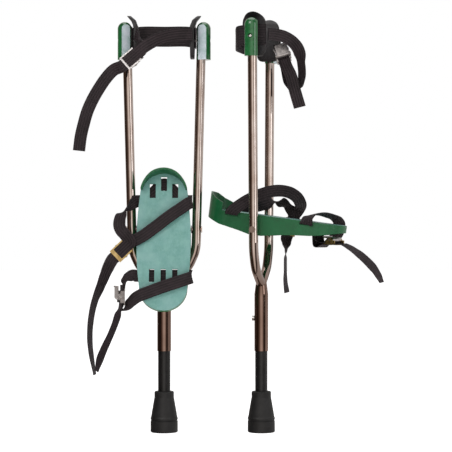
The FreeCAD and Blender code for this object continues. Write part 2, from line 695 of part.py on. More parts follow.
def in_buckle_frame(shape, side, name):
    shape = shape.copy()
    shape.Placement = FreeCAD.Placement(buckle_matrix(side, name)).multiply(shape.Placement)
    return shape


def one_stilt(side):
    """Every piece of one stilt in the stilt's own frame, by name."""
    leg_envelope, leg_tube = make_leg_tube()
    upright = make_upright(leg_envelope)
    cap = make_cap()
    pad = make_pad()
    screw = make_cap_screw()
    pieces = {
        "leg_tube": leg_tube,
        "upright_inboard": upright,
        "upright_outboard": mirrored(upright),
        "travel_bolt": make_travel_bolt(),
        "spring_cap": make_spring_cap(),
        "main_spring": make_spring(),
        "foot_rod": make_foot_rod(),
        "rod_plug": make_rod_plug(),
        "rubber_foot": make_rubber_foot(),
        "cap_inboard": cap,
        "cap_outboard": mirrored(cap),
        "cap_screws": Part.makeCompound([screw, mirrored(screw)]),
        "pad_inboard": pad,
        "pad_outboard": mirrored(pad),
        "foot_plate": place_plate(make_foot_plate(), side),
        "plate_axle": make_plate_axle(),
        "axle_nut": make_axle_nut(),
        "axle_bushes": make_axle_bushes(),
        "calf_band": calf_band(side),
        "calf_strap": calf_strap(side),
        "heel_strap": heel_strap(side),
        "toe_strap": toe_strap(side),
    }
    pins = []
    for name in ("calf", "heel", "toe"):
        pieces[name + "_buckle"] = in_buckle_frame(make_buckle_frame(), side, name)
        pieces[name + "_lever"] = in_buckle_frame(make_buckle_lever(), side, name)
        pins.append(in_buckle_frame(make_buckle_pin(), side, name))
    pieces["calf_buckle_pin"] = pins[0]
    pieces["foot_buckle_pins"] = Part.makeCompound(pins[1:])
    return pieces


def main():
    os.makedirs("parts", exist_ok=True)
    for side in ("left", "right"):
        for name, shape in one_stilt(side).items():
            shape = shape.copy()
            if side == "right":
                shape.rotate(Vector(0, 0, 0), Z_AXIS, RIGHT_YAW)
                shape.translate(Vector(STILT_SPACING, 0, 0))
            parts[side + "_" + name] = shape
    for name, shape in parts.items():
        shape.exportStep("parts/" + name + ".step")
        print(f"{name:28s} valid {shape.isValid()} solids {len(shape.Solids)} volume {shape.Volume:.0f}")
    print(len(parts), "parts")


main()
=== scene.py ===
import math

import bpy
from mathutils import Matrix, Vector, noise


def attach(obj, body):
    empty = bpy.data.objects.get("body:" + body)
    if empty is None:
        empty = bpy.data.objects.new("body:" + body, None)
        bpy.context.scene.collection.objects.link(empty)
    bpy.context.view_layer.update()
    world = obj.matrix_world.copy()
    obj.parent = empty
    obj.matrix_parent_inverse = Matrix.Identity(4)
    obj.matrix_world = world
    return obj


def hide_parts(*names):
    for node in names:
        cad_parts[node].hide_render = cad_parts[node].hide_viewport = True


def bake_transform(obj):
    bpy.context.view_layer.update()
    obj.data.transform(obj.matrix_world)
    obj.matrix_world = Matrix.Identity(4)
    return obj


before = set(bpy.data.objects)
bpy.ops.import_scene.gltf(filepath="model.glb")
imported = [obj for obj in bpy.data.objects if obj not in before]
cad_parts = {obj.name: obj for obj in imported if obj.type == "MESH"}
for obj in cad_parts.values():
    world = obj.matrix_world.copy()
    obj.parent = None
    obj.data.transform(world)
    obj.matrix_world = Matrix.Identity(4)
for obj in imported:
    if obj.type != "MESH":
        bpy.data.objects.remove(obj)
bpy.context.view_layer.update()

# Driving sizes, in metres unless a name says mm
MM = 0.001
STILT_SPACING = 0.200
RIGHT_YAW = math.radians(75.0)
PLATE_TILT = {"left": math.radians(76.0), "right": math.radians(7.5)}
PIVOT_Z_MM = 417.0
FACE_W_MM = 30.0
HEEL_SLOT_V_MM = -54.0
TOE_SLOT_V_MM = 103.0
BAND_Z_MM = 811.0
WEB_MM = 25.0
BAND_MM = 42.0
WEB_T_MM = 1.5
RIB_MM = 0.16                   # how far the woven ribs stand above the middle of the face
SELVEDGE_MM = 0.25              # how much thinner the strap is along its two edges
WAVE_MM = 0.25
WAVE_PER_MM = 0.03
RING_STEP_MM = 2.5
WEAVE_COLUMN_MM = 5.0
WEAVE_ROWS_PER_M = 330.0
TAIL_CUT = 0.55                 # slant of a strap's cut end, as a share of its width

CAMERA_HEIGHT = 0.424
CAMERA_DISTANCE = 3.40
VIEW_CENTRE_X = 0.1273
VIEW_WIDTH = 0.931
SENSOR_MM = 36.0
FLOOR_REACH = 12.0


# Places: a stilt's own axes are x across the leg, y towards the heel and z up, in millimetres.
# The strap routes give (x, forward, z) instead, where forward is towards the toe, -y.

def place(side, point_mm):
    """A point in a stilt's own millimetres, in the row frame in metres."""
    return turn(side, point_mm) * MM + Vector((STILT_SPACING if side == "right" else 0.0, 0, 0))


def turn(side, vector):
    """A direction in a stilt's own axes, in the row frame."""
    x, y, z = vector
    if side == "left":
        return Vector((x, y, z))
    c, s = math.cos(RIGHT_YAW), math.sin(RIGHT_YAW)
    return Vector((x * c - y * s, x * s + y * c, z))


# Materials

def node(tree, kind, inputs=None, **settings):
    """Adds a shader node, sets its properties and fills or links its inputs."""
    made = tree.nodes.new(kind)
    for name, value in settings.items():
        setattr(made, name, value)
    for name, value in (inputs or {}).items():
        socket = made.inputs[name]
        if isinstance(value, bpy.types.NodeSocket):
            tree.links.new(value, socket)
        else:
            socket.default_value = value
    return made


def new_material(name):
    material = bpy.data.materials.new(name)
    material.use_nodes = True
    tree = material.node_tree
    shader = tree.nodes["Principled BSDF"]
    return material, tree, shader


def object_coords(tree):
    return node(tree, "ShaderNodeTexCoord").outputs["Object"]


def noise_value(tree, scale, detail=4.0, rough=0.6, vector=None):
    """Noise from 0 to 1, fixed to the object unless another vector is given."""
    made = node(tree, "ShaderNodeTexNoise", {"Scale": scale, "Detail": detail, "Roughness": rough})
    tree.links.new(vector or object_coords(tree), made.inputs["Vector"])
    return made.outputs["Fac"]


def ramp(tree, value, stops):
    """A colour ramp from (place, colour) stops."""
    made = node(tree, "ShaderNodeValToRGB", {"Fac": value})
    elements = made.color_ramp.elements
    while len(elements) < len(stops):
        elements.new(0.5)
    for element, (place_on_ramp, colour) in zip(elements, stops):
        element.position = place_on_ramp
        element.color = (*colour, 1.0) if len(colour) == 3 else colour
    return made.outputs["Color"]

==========

Produce the lines from the top of the listing through the "return shape" line exactly as they appear, with no additional output.

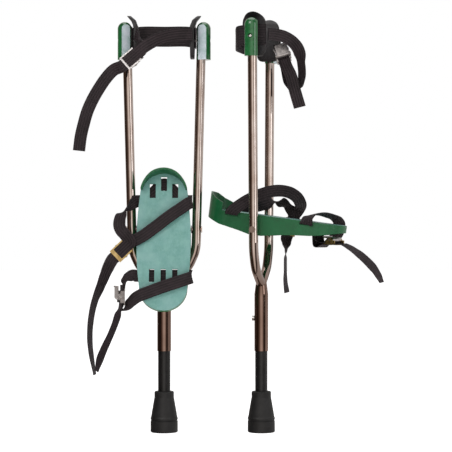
The FreeCAD and Blender code for this object continues. Write part 2, from line 695 of part.py on. More parts follow.
def in_buckle_frame(shape, side, name):
    shape = shape.copy()
    shape.Placement = FreeCAD.Placement(buckle_matrix(side, name)).multiply(shape.Placement)
    return shape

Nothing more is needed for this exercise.